A legislative commission, including members from both civil rights groups and police agencies, will also study the topic of facial recognition and make recommendations for additional regulations by the end of 2021.
The new law also includes provisions Baker outlined about a year ago when he proposed a series of reforms around the State Police, including the authority for a governor to appoint someone from outside the MSP ranks as colonel of the force and the creation of a cadet program as an alternate route to the State Police Academy that the administration believes can diversify the pool of recruits.
Though not specific to the State Police, it also establishes a fine of three times the fraudulently-earned wages or imprisonment of up to two years for any law enforcement officer who knowingly submits a fraudulent timesheet. Nearly 50 active or retired troopers who patrolled the Massachusetts Turnpike as part of the since-dissolved Troop E were implicated in an overtime fraud scheme in which they collected pay for shifts they did not work or did not finish roughly from 2015 to 2017.
Ahead of the Senate's final vote on the package, Sen.
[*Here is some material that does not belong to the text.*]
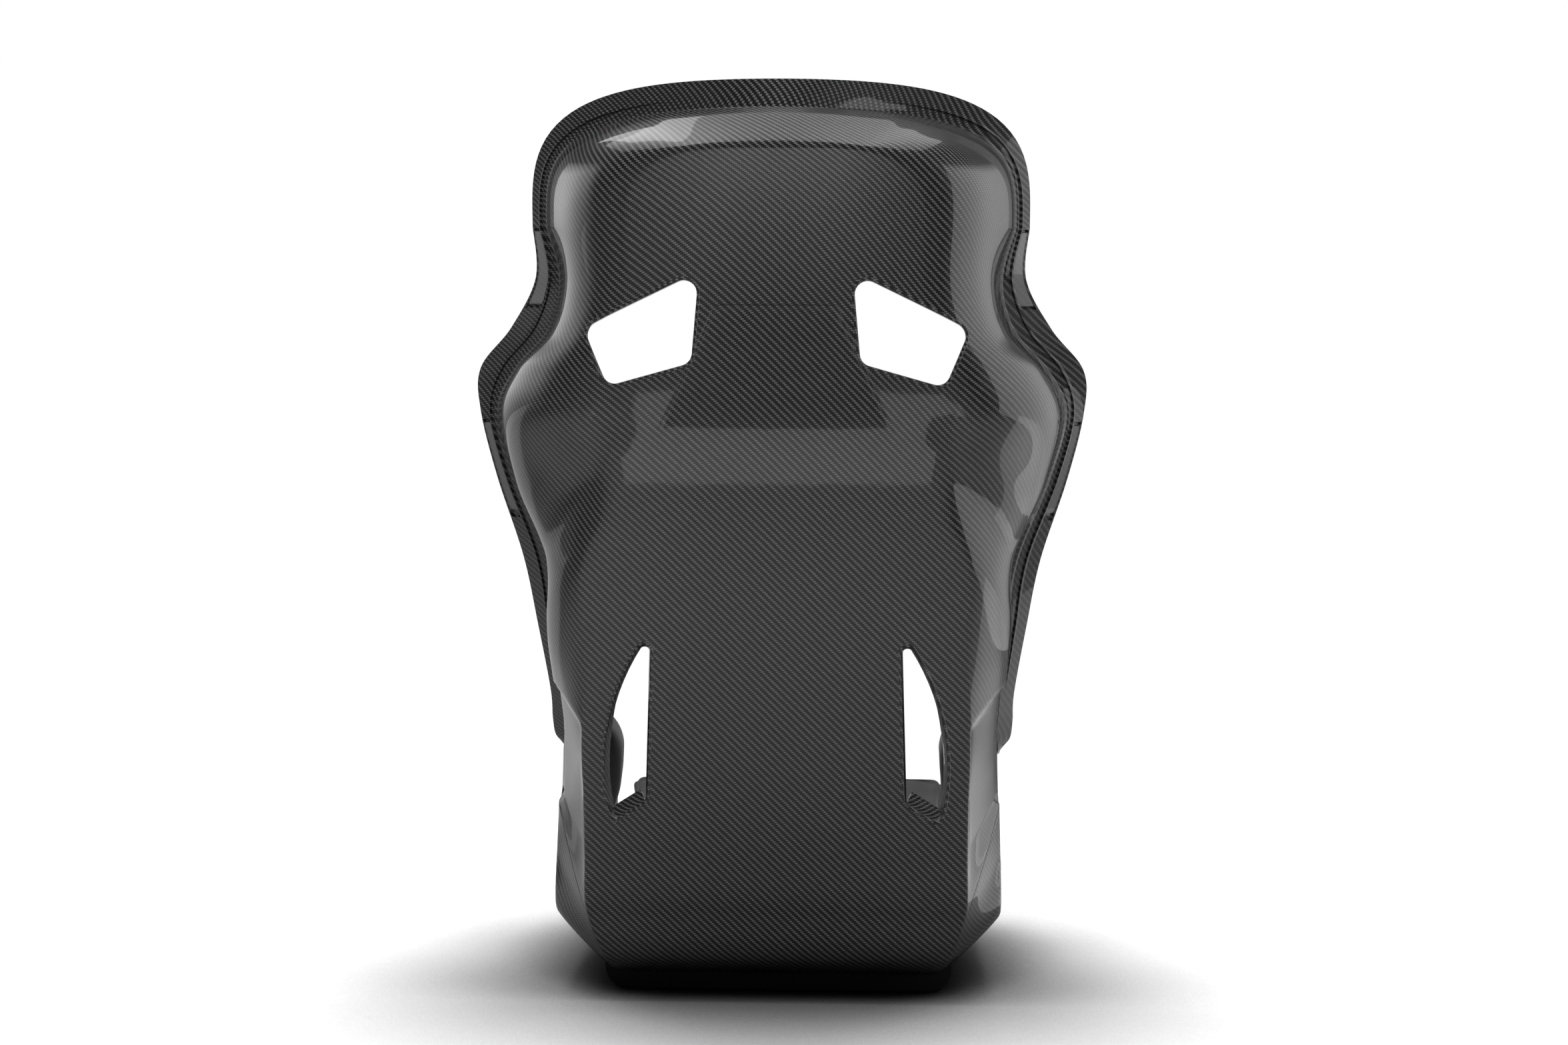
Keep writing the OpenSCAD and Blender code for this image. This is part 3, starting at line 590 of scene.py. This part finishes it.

Sonia Chang-Diaz said that there were "a lot of mixed emotions" about the package and suggested that some matters not resolved could return for more discussion in the 2021-2022 legislative session that begins next week.
"There is a lot of mourning that I and others are doing for the things not included in this bill," she said. "But at the end of the day, when I zoom out and I look at what this bill accomplishes relative to what anyone would have expected twelve months ago or six months ago or even six days ago, there is a ton in this bill that is really going to set a new standard for the national policy landscape on police accountability that could potentially ripple through the other forty-nine states."
On Thursday, after Baker signed the bill into law, Chang-Diaz said, "This law represents a mile-marker, not an end."